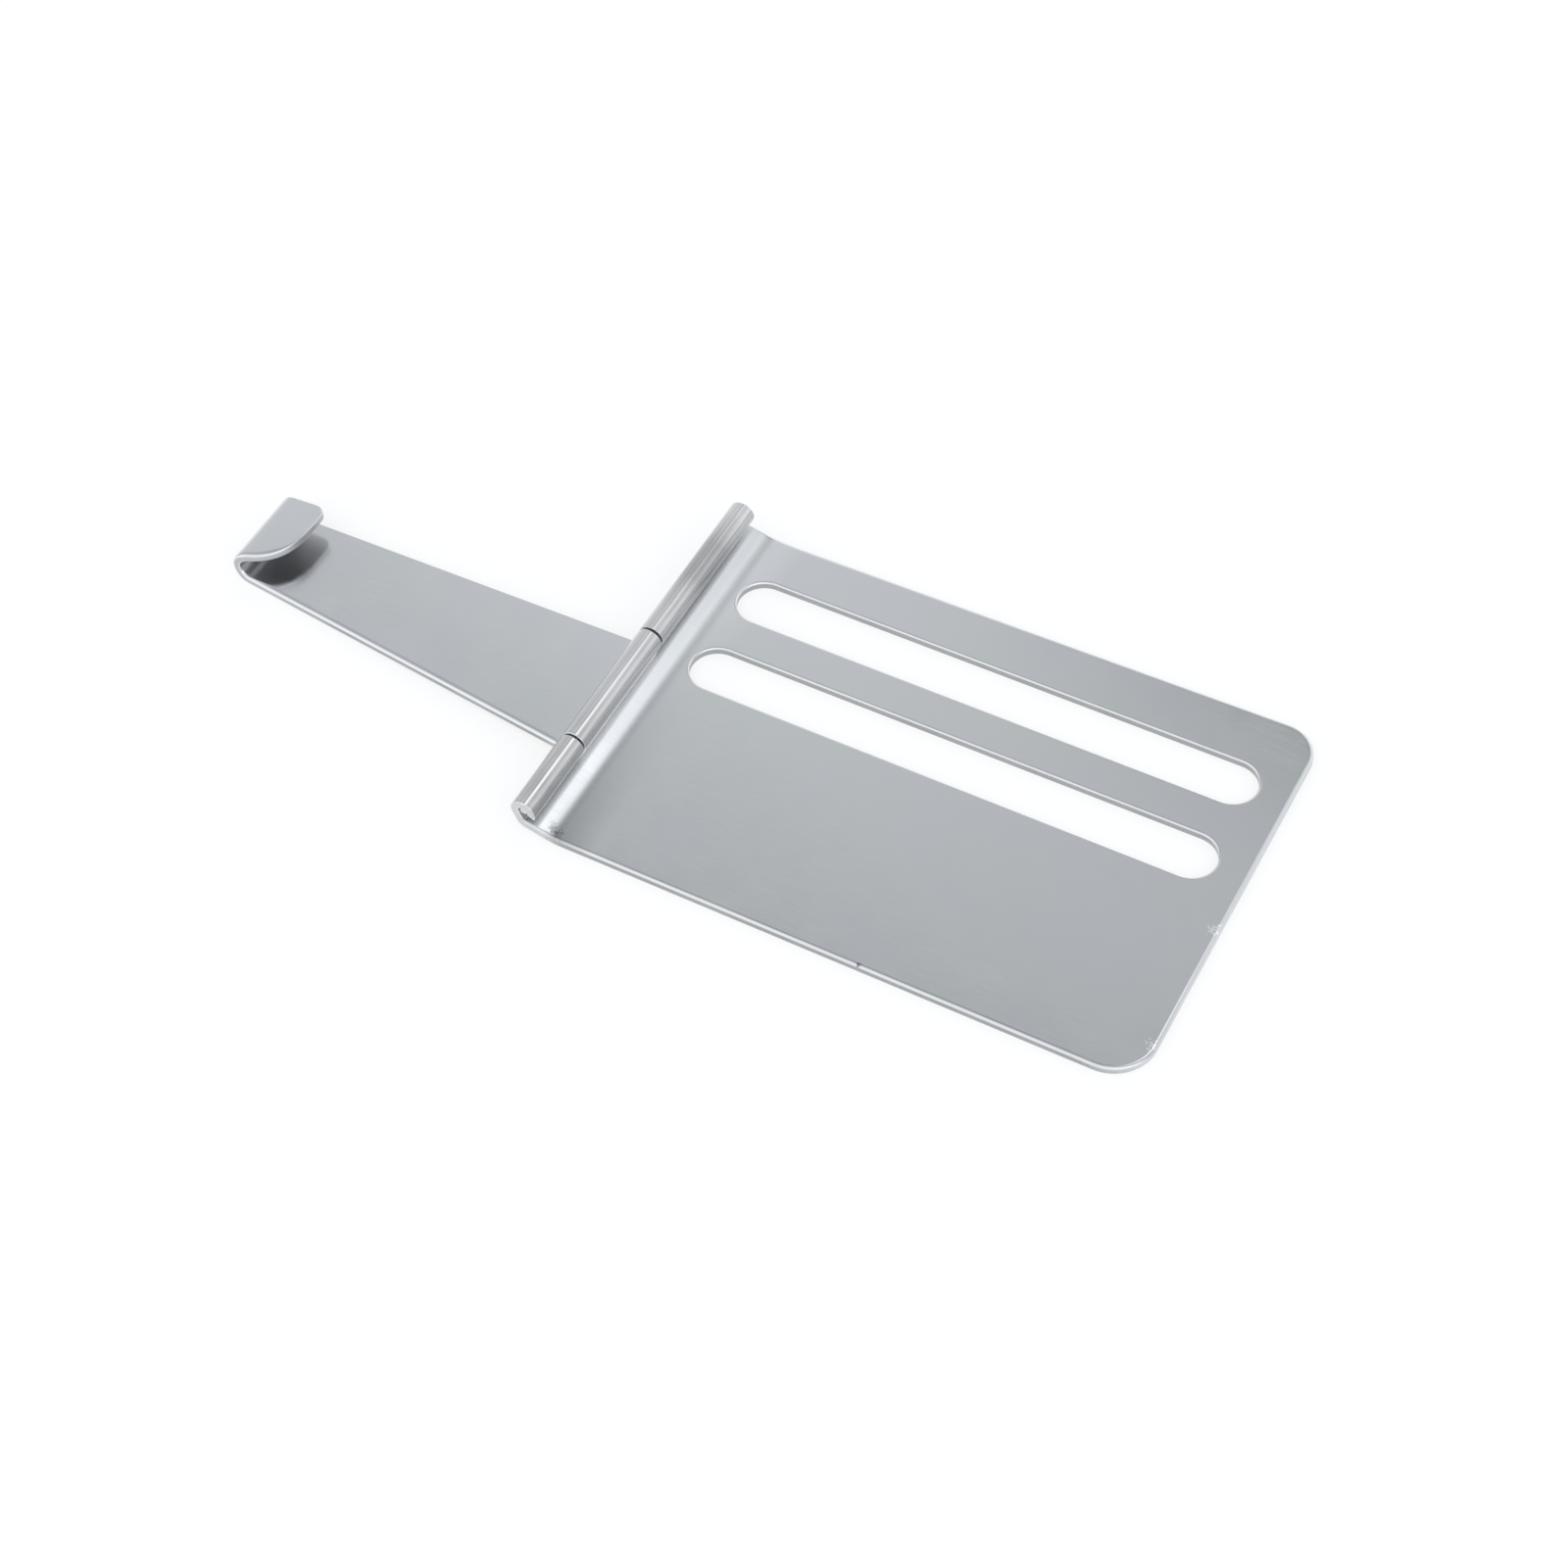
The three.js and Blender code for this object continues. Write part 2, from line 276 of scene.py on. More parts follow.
def edge_profile(inner, outer):
    """Rows round a sheet's edge as (offset into the sheet, height over its middle), from the arris of
    its inner and its outer side."""
    rows = [(inner[0] + EDGE_SUPPORT, HALF)]
    rows += [(offset, HALF - depth) for offset, depth in arris_rows(inner)]
    rows += [(offset, depth - HALF) for offset, depth in reversed(arris_rows(outer))]
    rows.append((outer[0] + EDGE_SUPPORT, -HALF))
    return np.array(rows)


def blend(value, start, stop, low, high):
    """Goes smoothly from low to high, a number or an arris, as value goes from start to stop."""
    share = max(0, min(1, (value - start) / (stop - start)))
    share = share * share * (3 - 2 * share)
    if isinstance(low, tuple):
        return tuple(a + (b - a) * share for a, b in zip(low, high))
    return low + (high - low) * share


def linked_object(name, data):
    made = bpy.data.objects.new(name, data)
    bpy.context.scene.collection.objects.link(made)
    return made


def smooth_piece(name, vertices, faces, kinds=None):
    mesh = bpy.data.meshes.new(name)
    mesh.from_pydata(vertices, [], faces)
    if kinds:
        mesh.polygons.foreach_set("material_index", kinds)
    mesh.polygons.foreach_set("use_smooth", [True] * len(faces))
    mesh.validate()
    mesh.update()
    return linked_object(name, mesh)


def bent_sheet(name, strip, side, loops, ties, arris_at, kind_at):
    """A sheet with rounded edges, drawn flat as loops of (s, y) and bent along its strip.

    Loops have the sheet at their left. Ties are pairs of the first loop's points, joined by an edge
    across the sheet, which is where it may bend. arris_at(s, y, loop number) gives the arris of the
    strip's inner and outer side there, and kind_at(s, whether it is the inner side) a face's
    material."""
    arrises = [arris_at(s, y, number) for number, loop in enumerate(loops) for s, y in loop]
    profiles = np.array([edge_profile(*pair) for pair in arrises])
    loops = [np.array(loop, float) for loop in loops]
    normals = np.concatenate([inward(loop) for loop in loops])
    outline = np.concatenate(loops)
    row_count = profiles.shape[1]
    starts = np.cumsum([0] + [len(loop) for loop in loops])
    ring = len(outline)
    vertices = []
    for row in range(row_count):
        places = outline + normals * profiles[:, row, :1]
        for (s, y), height in zip(places, profiles[:, row, 1]):
            u, z, heading = strip.at(s)
            vertices.append((
                (HINGE_X + side * (u - height * math.sin(heading))) * MM,
                y * MM,
                (z + height * math.cos(heading)) * MM,
            ))

    faces, kinds = [], []
    for row in range(row_count - 1):
        for start, stop in zip(starts[:-1], starts[1:]):
            for i in range(start, stop):
                j = i + 1 if i + 1 < stop else start
                low, high = row * ring, (row + 1) * ring
                faces.append((low + i, high + i, high + j, low + j))
                middle_s = (outline[i, 0] + outline[j, 0]) / 2
                kind = kind_at(middle_s, row <= ROUND_STEPS)
                # Walls get the sheared steel, whose darker colour is partly painted shade
                if row == ROUND_STEPS + 1:
                    kind = SHEARED_SHADED if middle_s > EDGE_SUPPORT else BARREL
                elif row > 0 and kind == INSIDE:
                    kind = FACE
                kinds.append(kind)

    last = (row_count - 1) * ring
    top = np.split(outline + normals * profiles[:, 0, :1], starts[1:-1])
    flat = [Vector(p) for loop in top for p in loop]
    edges = []
    for start, stop in zip(starts[:-1], starts[1:]):
        edges += [(i, i + 1 if i + 1 < stop else int(start)) for i in range(int(start), int(stop))]
    edges += ties
    out = delaunay_2d_cdt(flat, edges, [], 0, MERGE_DISTANCE)
    made, sources = out[0], out[3]
    if len(made) != len(flat):
        raise RuntimeError(f"{name}: an edge crosses another in its flat pattern")
    for triangle in out[2]:
        # Points in a row along the outline leave triangles of no area outside it
        if area_tri(*(made[i] for i in triangle)) < EMPTY_AREA:
            continue
        centre = sum((made[i] for i in triangle), Vector((0, 0))) / 3
        if not inside(centre, top[0]) or any(inside(centre, hole) for hole in top[1:]):
            continue
        a, b, c = (sources[i][0] for i in triangle)
        faces.append((a, b, c))
        faces.append((last + c, last + b, last + a))
        kinds += [kind_at(centre.x, True), kind_at(centre.x, False)]
    if side < 0:
        faces = [tuple(reversed(face)) for face in faces]
    return smooth_piece(name, vertices, faces, kinds)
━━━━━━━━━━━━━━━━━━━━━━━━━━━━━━
#### [Description of the task]
Repeat every line of the material exactly as given.

#### [Exercise output]
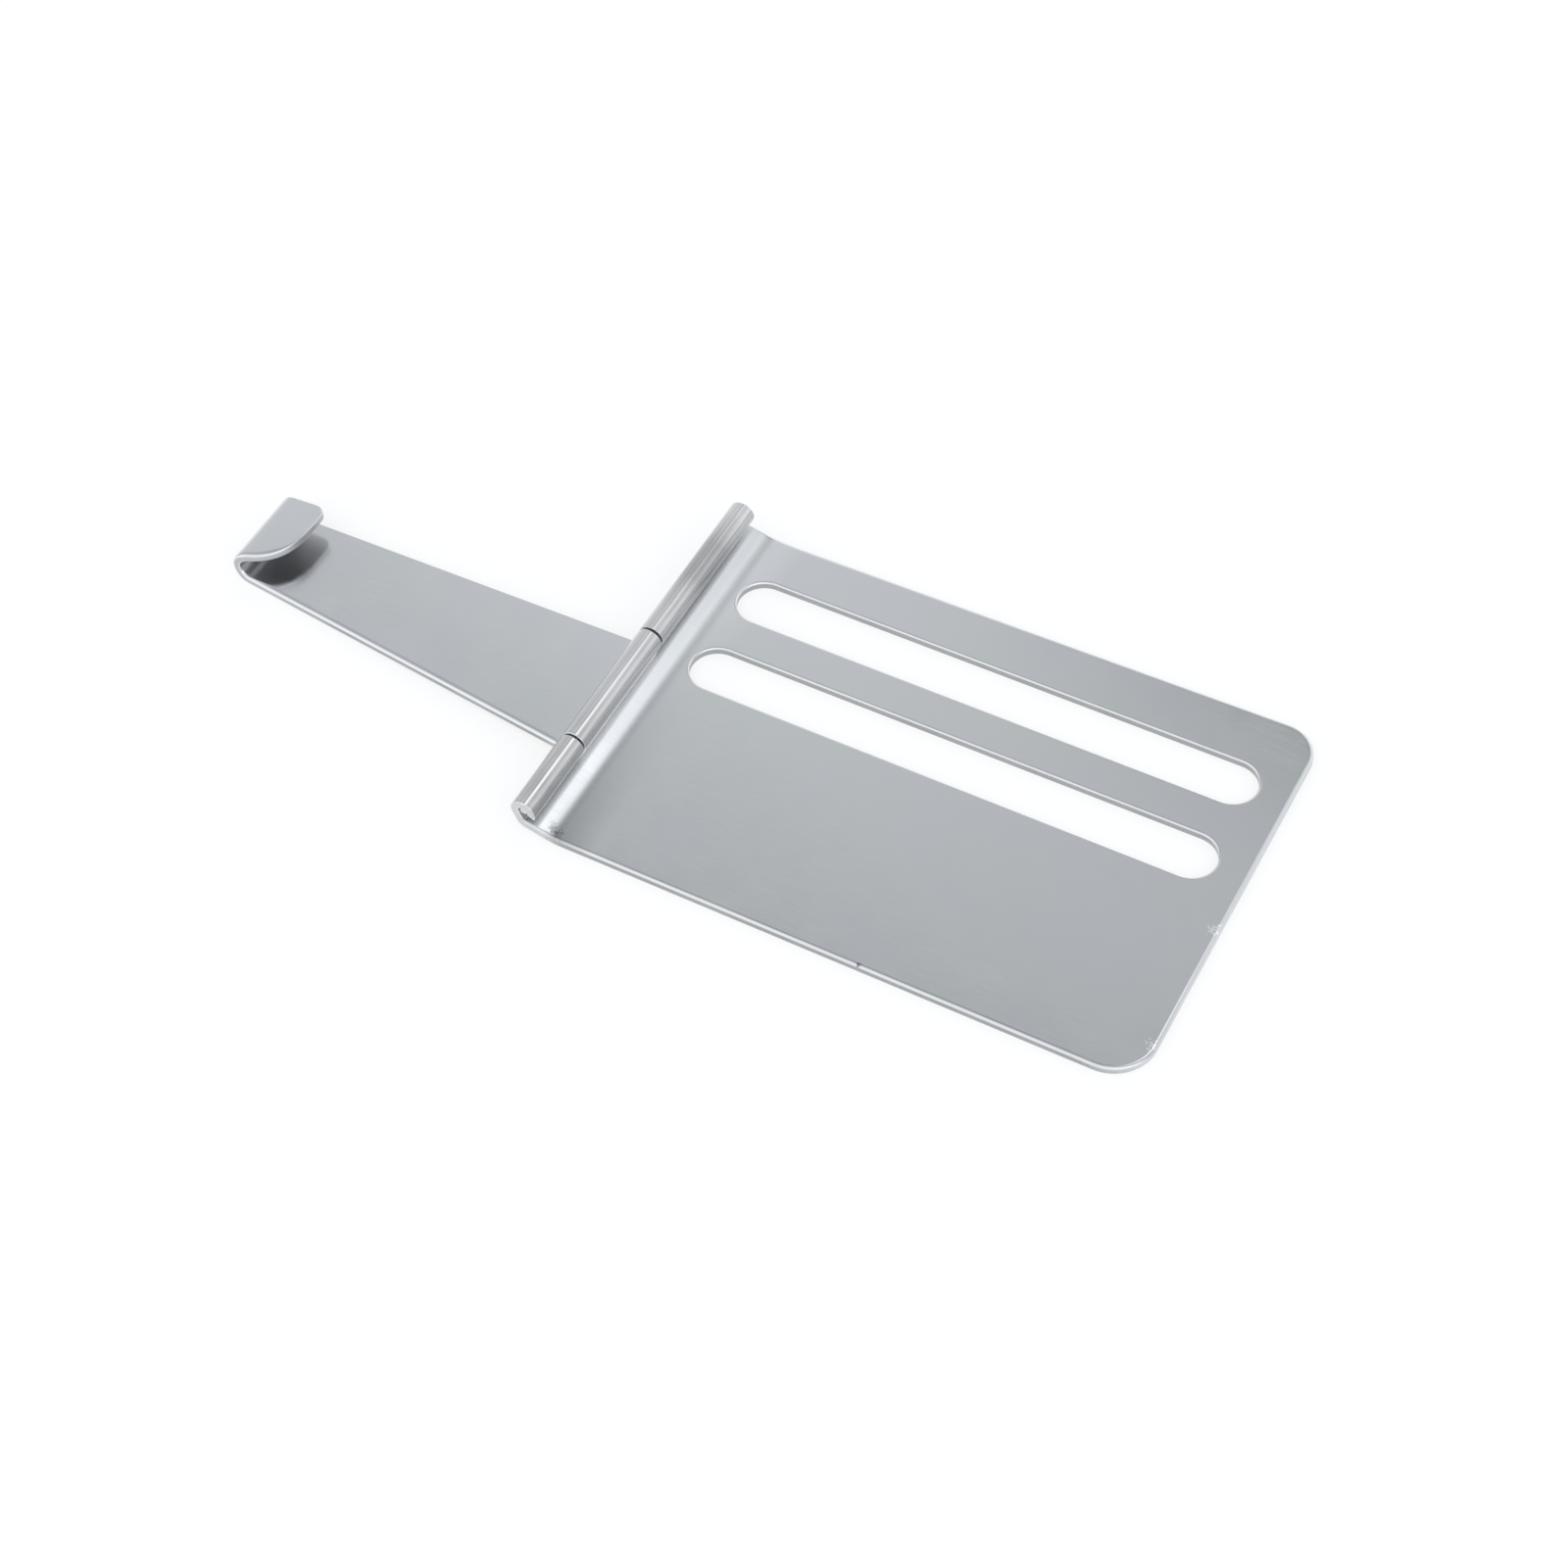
The three.js and Blender code for this object continues. Write part 2, from line 276 of scene.py on. More parts follow.
def edge_profile(inner, outer):
    """Rows round a sheet's edge as (offset into the sheet, height over its middle), from the arris of
    its inner and its outer side."""
    rows = [(inner[0] + EDGE_SUPPORT, HALF)]
    rows += [(offset, HALF - depth) for offset, depth in arris_rows(inner)]
    rows += [(offset, depth - HALF) for offset, depth in reversed(arris_rows(outer))]
    rows.append((outer[0] + EDGE_SUPPORT, -HALF))
    return np.array(rows)


def blend(value, start, stop, low, high):
    """Goes smoothly from low to high, a number or an arris, as value goes from start to stop."""
    share = max(0, min(1, (value - start) / (stop - start)))
    share = share * share * (3 - 2 * share)
    if isinstance(low, tuple):
        return tuple(a + (b - a) * share for a, b in zip(low, high))
    return low + (high - low) * share


def linked_object(name, data):
    made = bpy.data.objects.new(name, data)
    bpy.context.scene.collection.objects.link(made)
    return made


def smooth_piece(name, vertices, faces, kinds=None):
    mesh = bpy.data.meshes.new(name)
    mesh.from_pydata(vertices, [], faces)
    if kinds:
        mesh.polygons.foreach_set("material_index", kinds)
    mesh.polygons.foreach_set("use_smooth", [True] * len(faces))
    mesh.validate()
    mesh.update()
    return linked_object(name, mesh)


def bent_sheet(name, strip, side, loops, ties, arris_at, kind_at):
    """A sheet with rounded edges, drawn flat as loops of (s, y) and bent along its strip.

    Loops have the sheet at their left. Ties are pairs of the first loop's points, joined by an edge
    across the sheet, which is where it may bend. arris_at(s, y, loop number) gives the arris of the
    strip's inner and outer side there, and kind_at(s, whether it is the inner side) a face's
    material."""
    arrises = [arris_at(s, y, number) for number, loop in enumerate(loops) for s, y in loop]
    profiles = np.array([edge_profile(*pair) for pair in arrises])
    loops = [np.array(loop, float) for loop in loops]
    normals = np.concatenate([inward(loop) for loop in loops])
    outline = np.concatenate(loops)
    row_count = profiles.shape[1]
    starts = np.cumsum([0] + [len(loop) for loop in loops])
    ring = len(outline)
    vertices = []
    for row in range(row_count):
        places = outline + normals * profiles[:, row, :1]
        for (s, y), height in zip(places, profiles[:, row, 1]):
            u, z, heading = strip.at(s)
            vertices.append((
                (HINGE_X + side * (u - height * math.sin(heading))) * MM,
                y * MM,
                (z + height * math.cos(heading)) * MM,
            ))

    faces, kinds = [], []
    for row in range(row_count - 1):
        for start, stop in zip(starts[:-1], starts[1:]):
            for i in range(start, stop):
                j = i + 1 if i + 1 < stop else start
                low, high = row * ring, (row + 1) * ring
                faces.append((low + i, high + i, high + j, low + j))
                middle_s = (outline[i, 0] + outline[j, 0]) / 2
                kind = kind_at(middle_s, row <= ROUND_STEPS)
                # Walls get the sheared steel, whose darker colour is partly painted shade
                if row == ROUND_STEPS + 1:
                    kind = SHEARED_SHADED if middle_s > EDGE_SUPPORT else BARREL
                elif row > 0 and kind == INSIDE:
                    kind = FACE
                kinds.append(kind)

    last = (row_count - 1) * ring
    top = np.split(outline + normals * profiles[:, 0, :1], starts[1:-1])
    flat = [Vector(p) for loop in top for p in loop]
    edges = []
    for start, stop in zip(starts[:-1], starts[1:]):
        edges += [(i, i + 1 if i + 1 < stop else int(start)) for i in range(int(start), int(stop))]
    edges += ties
    out = delaunay_2d_cdt(flat, edges, [], 0, MERGE_DISTANCE)
    made, sources = out[0], out[3]
    if len(made) != len(flat):
        raise RuntimeError(f"{name}: an edge crosses another in its flat pattern")
    for triangle in out[2]:
        # Points in a row along the outline leave triangles of no area outside it
        if area_tri(*(made[i] for i in triangle)) < EMPTY_AREA:
            continue
        centre = sum((made[i] for i in triangle), Vector((0, 0))) / 3
        if not inside(centre, top[0]) or any(inside(centre, hole) for hole in top[1:]):
            continue
        a, b, c = (sources[i][0] for i in triangle)
        faces.append((a, b, c))
        faces.append((last + c, last + b, last + a))
        kinds += [kind_at(centre.x, True), kind_at(centre.x, False)]
    if side < 0:
        faces = [tuple(reversed(face)) for face in faces]
    return smooth_piece(name, vertices, faces, kinds)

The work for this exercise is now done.